Ce sont les dernières choses que l’on attendrait de l’auteur d’Un portrait de l’artiste en jeune homme et d’Ulysse.
Cornell Joyce Collection/Wikimedia CommonsJames Joyce
« Tu avais le cul plein de pets cette nuit-là, chérie, et je te les ai fait sortir, de gros bourrins, de longs ventrus, de rapides petits craquements joyeux et un tas de tout petits pets coquins se terminant par un long jaillissement de ton trou. C’est merveilleux de baiser une femme qui pète quand chaque baiser lui en fait sortir un. Je pense que je reconnaîtrais le pet de Nora n’importe où. Je pense que je pourrais reconnaître le sien dans une pièce pleine de femmes qui pètent. C’est un bruit plutôt féminin, pas comme le pet humide et venteux que j’imagine chez les grosses femmes. C’est soudain, sec et sale comme ce qu’une fille audacieuse laisserait échapper en s’amusant dans un dortoir d’école la nuit. J’espère que Nora ne cessera de lâcher ses pets devant moi afin que je connaisse aussi leur odeur. »
A première vue, cela ne semble pas être le genre de chose que produirait l’un des plus grands écrivains de tous les temps, n’est-ce pas ? Mais ce passage est en fait sorti de la plume de James Joyce dans une lettre adressée à sa femme Nora Barnacle.

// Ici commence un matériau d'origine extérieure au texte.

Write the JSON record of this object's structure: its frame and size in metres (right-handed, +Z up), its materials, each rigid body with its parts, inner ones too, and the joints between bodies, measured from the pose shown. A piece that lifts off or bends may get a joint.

Joyce était un écrivain irlandais du début du XXe siècle, et ses romans modernistes comme Ulysse et Un portrait de l’artiste en jeune homme sont souvent cités comme faisant partie des meilleures œuvres littéraires de tous les temps. Et s’il est étrange de penser qu’un romancier aussi respecté puisse écrire des passages graphiques sur les pets à sa femme, Joyce semble être d’accord. Dans une autre lettre, il écrit :
« Aujourd’hui, je me suis souvent arrêté court dans la rue avec une exclamation chaque fois que je pensais aux lettres que je t’ai écrites hier soir et la nuit précédente. Elles doivent être affreuses à la froide lumière du jour. Peut-être leur grossièreté vous a-t-elle dégoûté… Je suppose que la crasse sauvage et l’obscénité de ma réponse ont dépassé toutes les limites de la pudeur. »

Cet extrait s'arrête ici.